Constructal Design of Cooling Channel in Heat Transfer System by Utilizing Optimality of Branch Systems in Nature

Abstract

There are similarities between the morphology of branch systems in nature and the layout of cooling channel in heat transfer system in engineering. The branch systems in nature always grow in such a way that approximate global optimal performances can be achieved. By utilizing the optimality of branch systems in nature, an innovative layout design methodology of cooling channel in heat transfer system is suggested in this paper. The emergent process of branch systems in nature is reproduced according to their common growth mechanisms. Branches are grown under the control of a so-called nutrient density so as to make it possible for the distribution of branches to be dependent on the nutrient distribution.
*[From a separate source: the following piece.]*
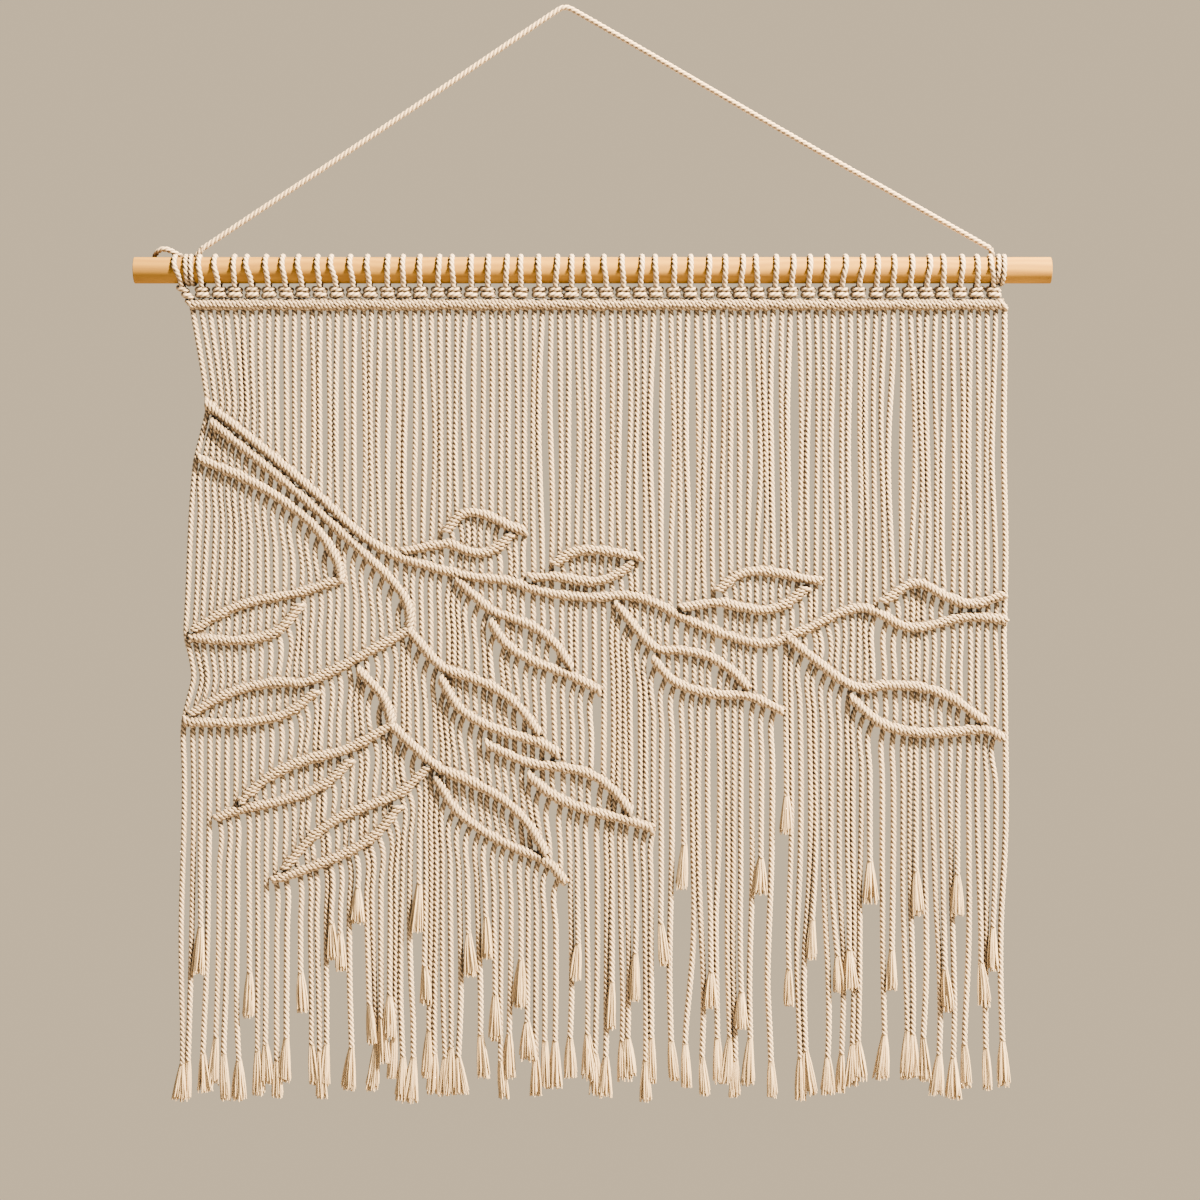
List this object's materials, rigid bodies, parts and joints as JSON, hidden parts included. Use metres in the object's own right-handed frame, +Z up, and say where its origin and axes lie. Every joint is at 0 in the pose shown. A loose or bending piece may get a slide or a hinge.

The growth of branches also satisfies the hydrodynamic conditions and the minimum energy loss principle. If the so-called nutrient density in the generation process of branch systems is referred to as the heat energy in a heat transfer system, the distribution of branches is responsible for the distribution of cooling channels. Having similar optimality of branch systems in nature, the constructed cooling channel can be designed flexibly and effectively in any shape of perfusion volume to be cooled adaptively to very complex thermal boundary conditions. The design problems of both a conductive cooling channel and a convective cooling channel are studied, and the layouts of two-dimensional and three-dimensional cooling channels are illustrated. The cooling performances of the designed heat transfer systems are discussed by the finite element method analysis and are compared with the results designed by other conventional design methods.